Request: Could you output each line of the data that follows exactly?

####

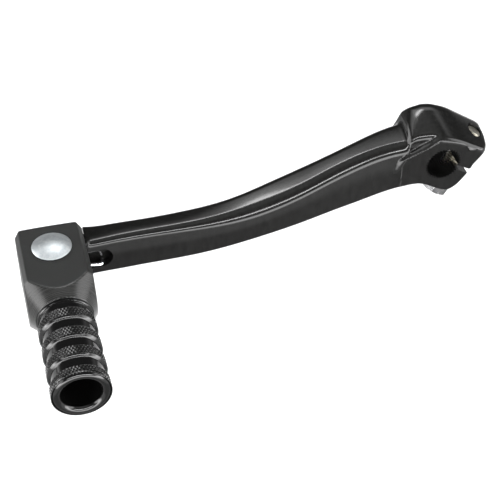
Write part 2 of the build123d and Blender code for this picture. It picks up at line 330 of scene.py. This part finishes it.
H = 0.36
LV, LQ = implicit(lever_field, (-9.5, -9.5, -13.5), (160, 36.5, 23.5), H)
lever = add_mesh("lever_forging", LV, LQ)
clean(lever, 1e-7)


# -------------------------------------------------------------------- cutters
def prism_y(pts, y0, y1):
    """Closed outline in X, Z between two Y planes."""
    n = len(pts)
    v = [(p[0], y0, p[1]) for p in pts] + [(p[0], y1, p[1]) for p in pts]
    f = [tuple(range(n)), tuple(range(2 * n - 1, n - 1, -1))] + [(i, i + n, (i + 1) % n + n, (i + 1) % n) for i in range(n)]
    return v, f


def st(s, t):
    return OX + s * C30 + t * S30, OZ - s * S30 + t * C30


def lathe(profile, n, closed_ends=True):
    """(radius, height) pairs turned about +Z; radius 0 makes a pole."""
    v, rings, f = [], [], []
    for r, h in profile:
        if r <= 1e-9:
            rings.append([len(v)]); v.append((0, 0, h))
        else:
            rings.append(list(range(len(v), len(v) + n)))
            v += [(r * math.cos(2 * math.pi * i / n), r * math.sin(2 * math.pi * i / n), h) for i in range(n)]
    for a, b in zip(rings[:-1], rings[1:]):
        for i in range(n):
            j = (i + 1) % n
            if len(a) == 1 and len(b) == 1:
                continue
            if len(a) == 1:
                f.append((a[0], b[j], b[i]))
            elif len(b) == 1:
                f.append((a[i], a[j], b[0]))
            else:
                f.append((a[i], a[j], b[j], b[i]))
    return np.array(v, float), f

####

Solution:
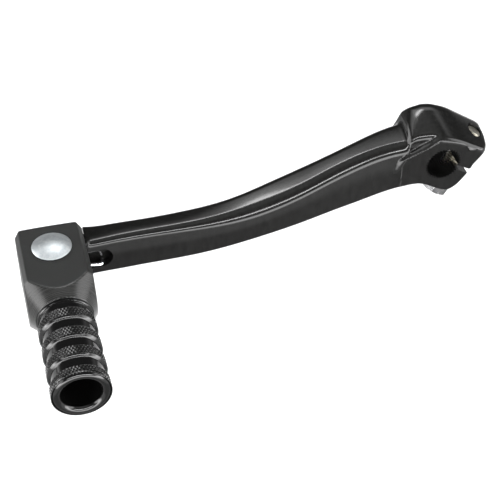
Write part 2 of the build123d and Blender code for this picture. It picks up at line 330 of scene.py. This part finishes it.
H = 0.36
LV, LQ = implicit(lever_field, (-9.5, -9.5, -13.5), (160, 36.5, 23.5), H)
lever = add_mesh("lever_forging", LV, LQ)
clean(lever, 1e-7)


# -------------------------------------------------------------------- cutters
def prism_y(pts, y0, y1):
    """Closed outline in X, Z between two Y planes."""
    n = len(pts)
    v = [(p[0], y0, p[1]) for p in pts] + [(p[0], y1, p[1]) for p in pts]
    f = [tuple(range(n)), tuple(range(2 * n - 1, n - 1, -1))] + [(i, i + n, (i + 1) % n + n, (i + 1) % n) for i in range(n)]
    return v, f


def st(s, t):
    return OX + s * C30 + t * S30, OZ - s * S30 + t * C30


def lathe(profile, n, closed_ends=True):
    """(radius, height) pairs turned about +Z; radius 0 makes a pole."""
    v, rings, f = [], [], []
    for r, h in profile:
        if r <= 1e-9:
            rings.append([len(v)]); v.append((0, 0, h))
        else:
            rings.append(list(range(len(v), len(v) + n)))
            v += [(r * math.cos(2 * math.pi * i / n), r * math.sin(2 * math.pi * i / n), h) for i in range(n)]
    for a, b in zip(rings[:-1], rings[1:]):
        for i in range(n):
            j = (i + 1) % n
            if len(a) == 1 and len(b) == 1:
                continue
            if len(a) == 1:
                f.append((a[0], b[j], b[i]))
            elif len(b) == 1:
                f.append((a[i], a[j], b[0]))
            else:
                f.append((a[i], a[j], b[j], b[i]))
    return np.array(v, float), f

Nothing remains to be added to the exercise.